------ GIVEN MATERIAL ------
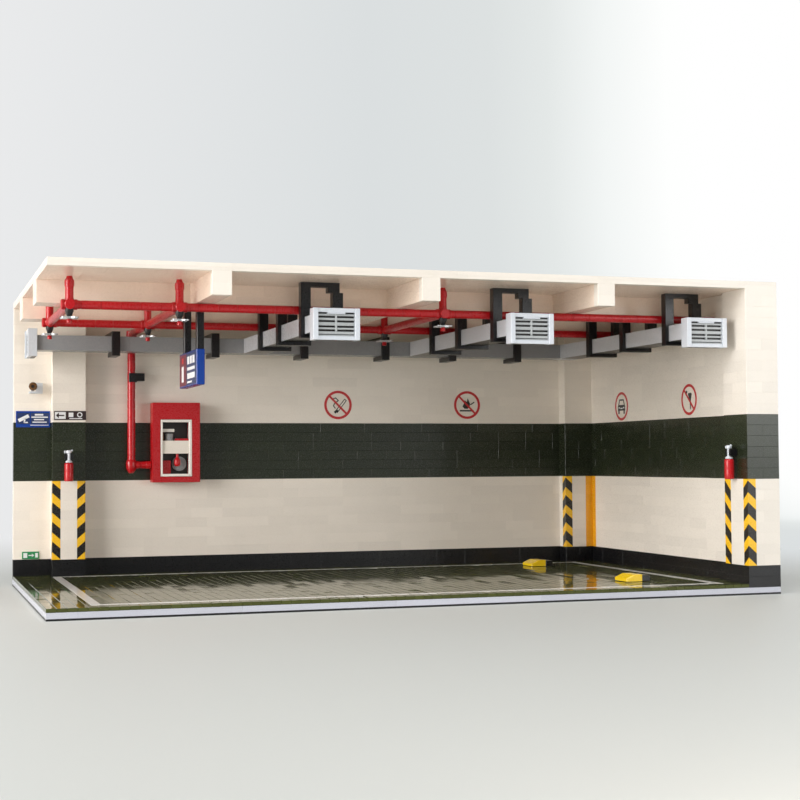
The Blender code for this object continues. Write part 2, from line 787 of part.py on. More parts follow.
def build_cabinet(root):
    """Red cabinet with a white framed opening, a shelf, the reel and the valve."""
    right = CABINET_X + CABINET_WIDTH
    back = BACK_FACE - GAP
    body = block(
        "hose_cabinet",
        (CABINET_X, CABINET_FACE, CABINET_LOW),
        (right, back, CABINET_LOW + CABINET_HEIGHT),
    )
    left_in = CABINET_X + WINDOW_MARGIN
    right_in = right - WINDOW_MARGIN
    sill = CABINET_LOW + WINDOW_SILL
    head = sill + WINDOW_HEIGHT
    deep = back - CABINET_BACK
    hollow = block("hollow", (left_in, CABINET_FACE - STUD, sill), (right_in, deep, head))
    finish(root, cut(body, hollow), RED, 0.25)
    frame = block(
        "cabinet_frame",
        (left_in + GAP, CABINET_FACE, sill + GAP),
        (right_in - GAP, CABINET_FACE + FRAME_DEPTH, head - GAP),
    )
    shelf = sill + SHELF_ABOVE_SILL
    shelf_top = shelf + SHELF_HEIGHT
    edge = GAP + FRAME_BAR
    front = CABINET_FACE - STUD
    low_hole = block(
        "hole", (left_in + edge, front, sill + edge), (right_in - edge, BACK_FACE, shelf)
    )
    high_hole = block(
        "hole", (left_in + edge, front, shelf_top), (right_in - edge, BACK_FACE, head - edge)
    )
    finish(root, cut(frame, low_hole, high_hole), WHITE)
    middle = (left_in + right_in) / 2
    reel_z = (sill + edge + shelf) / 2
    reel_face = Matrix.Translation((middle + REEL_ASIDE, deep - GAP, reel_z))
    reel_turn = Matrix.Rotation(math.radians(90), 4, "X")
    profile = shares(REEL_PROFILE, REEL_RADIUS, REEL_WIDTH)
    profile += [(REEL_HUB, profile[-1][1]), (REEL_HUB, REEL_WIDTH)]
    finish(root, turned("hose_reel", profile, reel_face @ reel_turn, 24), DUCT_GREY)
    valve_x = middle + VALVE_ASIDE
    top = shelf - GAP
    stem = top - VALVE_STEM_LENGTH
    profile = shares(VALVE_PROFILE, VALVE_RADIUS, VALVE_HEIGHT, stem - VALVE_HEIGHT)
    profile += [(VALVE_STEM, stem), (VALVE_STEM, top)]
    place = Matrix.Translation((valve_x, CABINET_FACE + VALVE_Y, 0))
    finish(root, turned("hydrant_valve", profile, place, 12), RED, 0.25)


def bottle_levels():
    """Heights of an extinguisher's foot, shoulder, neck and head."""
    foot = Z_BAND - GAP
    shoulder = foot + BOTTLE_HEIGHT
    neck = shoulder + GAP + TAP_BASE
    head = neck + TAP_NECK
    return foot, shoulder, neck, head


def build_extinguisher(root, side, place):
    """Bottle, tap head and fork; the fork's back is at the local y of 0."""
    foot, shoulder, neck, head = bottle_levels()
    axis_y = -(BOTTLE_STANDOFF + BOTTLE_RADIUS)
    spot = place @ Matrix.Translation((0, axis_y, 0))
    profile = (
        (BOTTLE_RADIUS - BOTTLE_CHAMFER, foot),
        (BOTTLE_RADIUS, foot + BOTTLE_CHAMFER),
        (BOTTLE_RADIUS, shoulder - BOTTLE_CHAMFER),
        (BOTTLE_RADIUS - BOTTLE_CHAMFER, shoulder),
    )
    finish(root, turned(f"extinguisher_{side}", profile, spot, 16), RED, 0.2)
    profile = (
        (TAP_BASE_RADIUS, shoulder + GAP),
        (TAP_BASE_RADIUS, shoulder + TAP_BASE / 2),
        (TAP_NECK_RADIUS, neck),
        (TAP_NECK_RADIUS, head),
        (TAP_HEAD_RADIUS, head),
        (TAP_HEAD_TOP_RADIUS, head + TAP_HEAD),
    )
    tap = turned(f"tap_head_{side}", profile, spot, 12)
    spout_z = head + TAP_SPOUT_RISE
    spout = pipe_between("spout", (0, 0, spout_z), (-TAP_SPOUT, 0, spout_z), TAP_SPOUT_RADIUS, 8)
    root_z = head + TAP_LEVER_RISE
    tip = (TAP_LEVER, 0, head + TAP_LEVER_TIP_RISE)
    lever = pipe_between("lever", (0, 0, root_z), tip, TAP_LEVER_RADIUS, 8)
    for tool in (spout, lever):
        tool.data.transform(spot)
    finish(root, joined(tap, spout, lever), PALE_GREY, 0.25)
    slot = TAP_NECK_RADIUS + GAP
    tip = axis_y - FORK_REACH
    outline = (
        (-FORK_WIDTH / 2, -GAP),
        (-FORK_WIDTH / 2, tip),
        (-slot, tip),
        (-slot, axis_y + slot),
        (slot, axis_y + slot),
        (slot, tip),
        (FORK_WIDTH / 2, tip),
        (FORK_WIDTH / 2, -GAP),
    )
    fork = extruded(f"fork_clip_{side}", outline, neck + GAP, head - GAP)
    fork.data.transform(place)
    finish(root, fork, BLACK)


def build_extinguishers(root):
    """One on the pilaster's front, one on the pier's left face."""
    left = Matrix.Translation((LEFT_BOTTLE_X, PILASTER_FACE, 0))
    build_extinguisher(root, "left", left)
    quarter = Matrix.Rotation(math.radians(-90), 4, "Z")
    right = Matrix.Translation((PIER_FACE, RIGHT_BOTTLE_Y, 0)) @ quarter
    build_extinguisher(root, "right", right)


def build_camera(root):
    """Camera on a wall bracket; it pans about the pin under it."""
    centre = Z_UPPER + CAMERA_ABOVE_BAND
    pivot_y = BACK_FACE - CAMERA_PIVOT
    arm_top = centre - LENS_RADIUS - 2 * GAP
    plate_x = CAMERA_X + LENS_RADIUS
    arm = block(
        "camera_bracket",
        (CAMERA_X - CAMERA_RADIUS, pivot_y - CAMERA_RADIUS, arm_top - BRACKET_ARM),
        (plate_x + GAP, BACK_FACE - GAP, arm_top),
    )
    plate = block(
        "plate",
        (plate_x - GAP, BACK_FACE - GAP - BRACKET_PLATE, arm_top - BRACKET_ARM),
        (plate_x + BRACKET_WIDTH, BACK_FACE - GAP, arm_top - BRACKET_ARM + BRACKET_HEIGHT),
    )
    finish(root, joined(arm, plate), DUCT_GREY)
    to_front = Matrix.Rotation(math.radians(90), 4, "X")
    place = Matrix.Translation((CAMERA_X, pivot_y, centre)) @ to_front
    front = CAMERA_FRONT
    profile = (
        (CAMERA_RADIUS, -CAMERA_BEHIND_PIVOT),
        (CAMERA_RADIUS, front),
        (LENS_RADIUS, front),
        (LENS_RADIUS, front + LENS_LENGTH),
    )
    body = turned("camera", profile, place, 16)
    pin = pipe_between(
        "pin",
        (CAMERA_X, pivot_y, arm_top + GAP),
        (CAMERA_X, pivot_y, centre),
        CAMERA_PIN_RADIUS,
        8,
    )
    finish(root, joined(body, pin), WHITE)


def build_sign(root):
    """A blade sign on two bars under the first beam."""
    x = BEAM_1_X + SIGN_INSET
    right = x + SIGN_THICKNESS
    bar_top = Z_BEAM - GAP
    top = Z_BEAM - SIGN_BAR_HEIGHT
    panel = block(
        "hanging_sign",
        (x, SIGN_Y, top - SIGN_HEIGHT),
        (right, SIGN_Y + SIGN_LENGTH, top),
    )
    bars = []
    for y in (SIGN_Y, SIGN_Y + SIGN_BAR_SPACING):
        low = (x + SIGN_BAR_INSET, y + SIGN_BAR_INSET, top - STUD)
        bars.append(block("bar", low, (right - SIGN_BAR_INSET, y + SIGN_BAR, bar_top)))
    finish(root, joined(panel, *bars), BLUE)


def main():
    """Build the whole garage."""
    clear_scene()
    root = make_root()
    build_base(root)
    build_skirting(root)
    build_walls(root)
    build_guards(root)
    build_roof(root)
    build_ceiling(root)
    build_wheel_stops(root)
    build_ducts(root)
    build_hangers(root)
    build_pipes(root)
    build_riser(root)
    build_cabinet(root)
    build_extinguishers(root)
    build_camera(root)
    build_sign(root)


main()
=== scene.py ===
"""Looks of a brick-built toy parking garage: its bricks, tiles, pipes, fittings, signs and stage.

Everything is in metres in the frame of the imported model: x runs right along the back
wall, y runs back, z runs up, and the origin is the middle of the underside.
"""
import math
import random

import bmesh
import bpy
from bpy.props import FloatProperty, FloatVectorProperty, IntProperty, PointerProperty
from mathutils import Matrix, Vector


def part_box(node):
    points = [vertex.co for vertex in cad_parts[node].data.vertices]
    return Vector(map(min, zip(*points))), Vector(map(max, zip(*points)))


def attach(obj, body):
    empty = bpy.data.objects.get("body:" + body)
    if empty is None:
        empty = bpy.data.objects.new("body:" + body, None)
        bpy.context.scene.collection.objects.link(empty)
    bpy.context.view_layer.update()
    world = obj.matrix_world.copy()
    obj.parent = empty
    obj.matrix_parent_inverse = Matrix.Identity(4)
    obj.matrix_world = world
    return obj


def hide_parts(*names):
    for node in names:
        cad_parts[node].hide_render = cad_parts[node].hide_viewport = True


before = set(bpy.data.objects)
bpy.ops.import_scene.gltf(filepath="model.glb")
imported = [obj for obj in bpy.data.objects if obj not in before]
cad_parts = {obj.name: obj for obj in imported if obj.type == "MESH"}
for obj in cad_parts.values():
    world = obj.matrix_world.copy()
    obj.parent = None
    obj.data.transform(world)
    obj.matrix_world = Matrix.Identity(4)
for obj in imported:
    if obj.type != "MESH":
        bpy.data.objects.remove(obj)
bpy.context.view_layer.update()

bl_info = {
    "name": "Toy Parking Garage",
    "version": (1, 0, 0),
    "blender": (4, 5, 0),
    "location": "3D View > Sidebar > Garage",
    "description": "Lays the bricks, tiles, pipes and fittings of a toy parking garage",
    "category": "Add Mesh",
}


def edge(node, side, axis):
    """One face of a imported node's box: side 0 is the low one, 1 the high one."""
    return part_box(node)[side]["xyz".index(axis)]


def mm(value):
    """Millimetres as metres, through any nesting of tuples."""
    return tuple(mm(part) for part in value) if isinstance(value, tuple) else value / 1000


def at(x, y, z):
    """A matrix that moves to a place."""
    return Matrix.Translation((x, y, z))


def spin(degrees, axis):
    """A matrix that turns round an axis."""
    return Matrix.Rotation(math.radians(degrees), 4, axis)


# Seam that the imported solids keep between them, which the bricks close
SEAM = 0.0003

# Faces of the whole garage
LEFT = edge("base_lower_plate", 0, "x")
RIGHT = edge("base_lower_plate", 1, "x")
FRONT = edge("base_lower_plate", 0, "y")
BACK = edge("base_lower_plate", 1, "y")
BASE_MIDDLE = edge("base_lower_plate", 1, "z")
BASE_TOP = edge("base_upper_plate", 1, "z")
FLOOR_TOP = edge("floor_tiles", 1, "z")
SKIRTING_TOP = edge("skirting", 1, "z")
BAND_LOW = edge("back_wall_lower", 1, "z")
BAND_TOP = edge("back_wall_band", 1, "z")
WALL_TOP = edge("back_wall_upper", 1, "z")
ROOF_TOP = edge("roof_panel", 1, "z")
BEAM_LOW = edge("ceiling_beam_1", 0, "z")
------
(DIRECTIONS FOR THIS TASK) Give back exactly the lines running from the line that contains "bpy.data.objects.remove(obj)" through the line that contains "return Matrix.Translation((x, y, z))", and nothing outside them.

(THE RESPONSE)
        bpy.data.objects.remove(obj)
bpy.context.view_layer.update()

bl_info = {
    "name": "Toy Parking Garage",
    "version": (1, 0, 0),
    "blender": (4, 5, 0),
    "location": "3D View > Sidebar > Garage",
    "description": "Lays the bricks, tiles, pipes and fittings of a toy parking garage",
    "category": "Add Mesh",
}


def edge(node, side, axis):
    """One face of a imported node's box: side 0 is the low one, 1 the high one."""
    return part_box(node)[side]["xyz".index(axis)]


def mm(value):
    """Millimetres as metres, through any nesting of tuples."""
    return tuple(mm(part) for part in value) if isinstance(value, tuple) else value / 1000


def at(x, y, z):
    """A matrix that moves to a place."""
    return Matrix.Translation((x, y, z))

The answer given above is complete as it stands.